Plenty of shows cast two people as one character, and many shows employ flashbacks at some point. Some shows, like Station Eleven, even do both things really well at once. But it is striking, on all levels of casting and writing and acting, how well all the core then-and-now relationships work in Yellowjackets. No matter which timeline is being shown, the clear links between the teens in the woods and their futures—as the political candidate in the tree, the wacky nurse at the morgue, the mourning woman with the gun, the murderous book club truant—don’t just widen the plot, they deepen the characters and enrich the relationships between them.
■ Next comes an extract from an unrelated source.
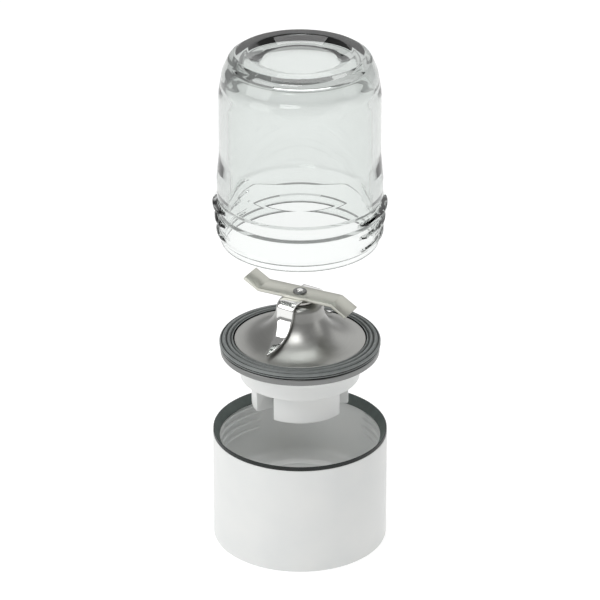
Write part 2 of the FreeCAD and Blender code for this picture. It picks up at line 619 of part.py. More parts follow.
# ---- jar, in its own frame with the lip at 0 --------------------------------------------------
BODY_RADIUS = 41.8
SHOULDER_RADIUS = 43.0
NECK_TOP = 24.4               # top of the threaded neck
BEAD_RADIUS = 41.2
BORE_RADIUS = 36.9


def glass_jar():
    """Pressed glass jar, mouth down: bead, quarter-turn thread, shoulder, and a foot ring round a punt."""
    top = JAR_HEIGHT
    edges = [
        line((MOUTH_RADIUS, 0.9), (MOUTH_RADIUS, 15.4)),
        arc((MOUTH_RADIUS, 15.4), (37.9, 16.5), (BORE_RADIUS, 17.2)),
        line((BORE_RADIUS, 17.2), (36.2, top - 16.0)),
        arc((36.2, top - 16.0), (33.4, top - 9.4), (26.8, top - 6.8)),
        line((26.8, top - 6.8), (0, top - 5.8)),
        line((0, top - 5.8), (0, top - 2.8)),
        line((0, top - 2.8), (18.0, top - 3.0)),
        arc((18.0, top - 3.0), (20.0, top - 2.7), (21.6, top - 1.6)),
        arc((21.6, top - 1.6), (26.0, top), (30.6, top - 0.4)),
        arc((30.6, top - 0.4), (34.9, top - 1.8), (37.0, top - 3.6)),
        arc((37.0, top - 3.6), (40.6, top - 12.6), (BODY_RADIUS - 0.1, top - 23.0)),
        line((BODY_RADIUS - 0.1, top - 23.0), (BODY_RADIUS, 48.0)),
        arc((BODY_RADIUS, 48.0), (42.5, 41.0), (SHOULDER_RADIUS, 34.0)),
        line((SHOULDER_RADIUS, 34.0), (SHOULDER_RADIUS, NECK_TOP + 2.1)),
        arc((SHOULDER_RADIUS, NECK_TOP + 2.1), (42.7, NECK_TOP + 0.8), (JAR_ROOT_RADIUS, NECK_TOP)),
        line((JAR_ROOT_RADIUS, NECK_TOP), (JAR_ROOT_RADIUS, 4.6)),
        arc((JAR_ROOT_RADIUS, 4.6), (41.1, 4.1), (BEAD_RADIUS, 3.0)),
        line((BEAD_RADIUS, 3.0), (BEAD_RADIUS, 1.4)),
        arc((BEAD_RADIUS, 1.4), (40.8, 0.4), (39.8, 0.0)),
        arc((39.8, 0.0), (38.8, 0.25), (MOUTH_RADIUS, 0.9)),
    ]
    ridges = thread_ridges(JAR_ROOT_RADIUS, MALE_RIDGES, MALE_ARC)
    return revolve_edges(edges).fuse(ridges).removeSplitter()


# ---- write every piece at its resting height --------------------------------------------------
def main():
    os.makedirs("parts", exist_ok=True)
    upper_bush_bottom = HOUSING_TOP - LIP_SEAL_HEIGHT - BUSH_LENGTH
    groups = [
        (0.0, {
            "collar_shell": collar_shell(),
            "rim_seal": rim_seal(),
            "bayonet_ring": bayonet_ring(),
            "bayonet_screws": bayonet_screws(),
        }),
        (RIM_HEIGHT, {
            "steel_dish": steel_dish(),
            "ribbed_gasket": ribbed_gasket(),
            "hub_body": hub_body(),
            "bearing_housing": bearing_housing(),
            "housing_nut": housing_nut(),
            "housing_seal": housing_seal(),
            "upper_bush": bush(upper_bush_bottom),
            "lower_bush": bush(HOUSING_BOTTOM),
            "shaft_seal": shaft_seal(),
            "hub_cover": hub_cover(),
            "cover_screws": cover_screws(),
            "shaft": shaft(),
            "blade_spacer": blade_spacer(),
            "lower_blade": lower_blade(),
            "upper_blade": upper_blade(),
            "blade_ring": blade_ring(),
            "lower_thrust_washer": lower_thrust_washer(),
            "circlip": circlip(),
            "coupling_insert": coupling_insert(),
            "drive_coupling": drive_coupling(),
        }),
        (JAR_LIP_HEIGHT, {"glass_jar": glass_jar()}),
    ]
    for height, pieces in groups:
        for name, shape in pieces.items():
            shape.translate(FreeCAD.Vector(0, 0, height))
            shape.exportStep("parts/" + name + ".step")
            box = shape.BoundBox
            print(f"{name:20s} solids {len(shape.Solids)} valid {shape.isValid()} volume {shape.Volume:9.1f}"
                  f" r {box.XMax:6.2f} z {box.ZMin:7.2f} {box.ZMax:7.2f}")


main()
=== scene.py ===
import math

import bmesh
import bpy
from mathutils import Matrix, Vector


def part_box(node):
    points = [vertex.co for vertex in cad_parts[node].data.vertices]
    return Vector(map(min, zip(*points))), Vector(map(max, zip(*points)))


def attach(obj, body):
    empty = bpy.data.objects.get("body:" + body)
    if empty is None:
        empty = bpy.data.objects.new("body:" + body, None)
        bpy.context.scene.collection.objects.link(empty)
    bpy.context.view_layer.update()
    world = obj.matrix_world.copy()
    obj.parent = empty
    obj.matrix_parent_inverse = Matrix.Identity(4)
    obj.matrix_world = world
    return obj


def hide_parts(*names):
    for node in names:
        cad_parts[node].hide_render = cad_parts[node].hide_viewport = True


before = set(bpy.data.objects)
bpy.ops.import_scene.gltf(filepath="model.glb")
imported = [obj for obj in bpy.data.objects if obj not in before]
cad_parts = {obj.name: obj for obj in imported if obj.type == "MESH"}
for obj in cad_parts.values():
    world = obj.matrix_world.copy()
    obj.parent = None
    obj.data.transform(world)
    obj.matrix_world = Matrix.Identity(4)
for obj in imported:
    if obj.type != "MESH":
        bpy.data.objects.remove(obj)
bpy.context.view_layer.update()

# %% [markdown]
# # A blade-mill cup, lifted apart
# The real object is three assemblies on one axis: a white collar with a thread inside, a blade unit on a
# sealing disc, and a pressed-glass jar that stands mouth down.  Nearly every piece was turned, moulded or
# pressed round that axis.  So most of this lesson is one idea used many times: draw half of a section,
# round its corners, and spin it.  Lengths are written in millimetres and turned to metres once.

MM = 0.001
GASKET_RIB = 0.5       # how far the gasket's ribs stand above the dish's rim
LIP_GAP = 0.02         # keeps the jar's lip just off its own box
collar_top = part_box("rim_seal")[1].z / MM
rim_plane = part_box("ribbed_gasket")[1].z / MM - GASKET_RIB
jar_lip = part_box("glass_jar")[0].z / MM + LIP_GAP
print(f"collar top {collar_top:.1f} mm, dish rim {rim_plane:.1f} mm, jar lip {jar_lip:.1f} mm")

# %% [markdown]
# ## A section with rounded corners
# A moulded or turned edge is never perfectly sharp, and the thin line of light on it is what makes a
# render look real.  A bevel after the spin would work too, but rounding the section first is exact and
# costs nothing.  Each corner is a radius, a height and how far it is rounded.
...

For all the gore in Yellowjackets, some of its very gnarliest scenes are the ones that explore, without sentiment but with lots of tough love, the ferocity and tolerance and venom and heartbreak of female friendship. The crack of a bone is one thing, but the crack of Jackie’s voice when she says, “How could you? You were my best friend,” is legitimately hard to stomach. We see Tai as a high school girl trying to summon a resolve well beyond her years when a distressed, pregnant Shauna hands her a piece of wire fashioned from a bra; we see adult Misty reverting to being a dorky tween at a school dance when she spots her grown friends at their 25-year reunion. There is a shared comfort among the former Yellowjackets teammates, but also the risk of being smothered. Each woman has the others by the balls, but that also helps strengthen their solidarity. For now.
“The femaleness of it is embraced,” says Brown, “not just in the positive side of what it means to be a woman, but more so the savagery, the ugliness, the backstabbing—which we need to see more of because that is true to the female experience, especially when you’re in high school.” She pauses and thinks about what lies behind and ahead, maybe for her, maybe for Taissa. “But then again,” she says, chuckling, “also when you’re in your 40s, I guess.”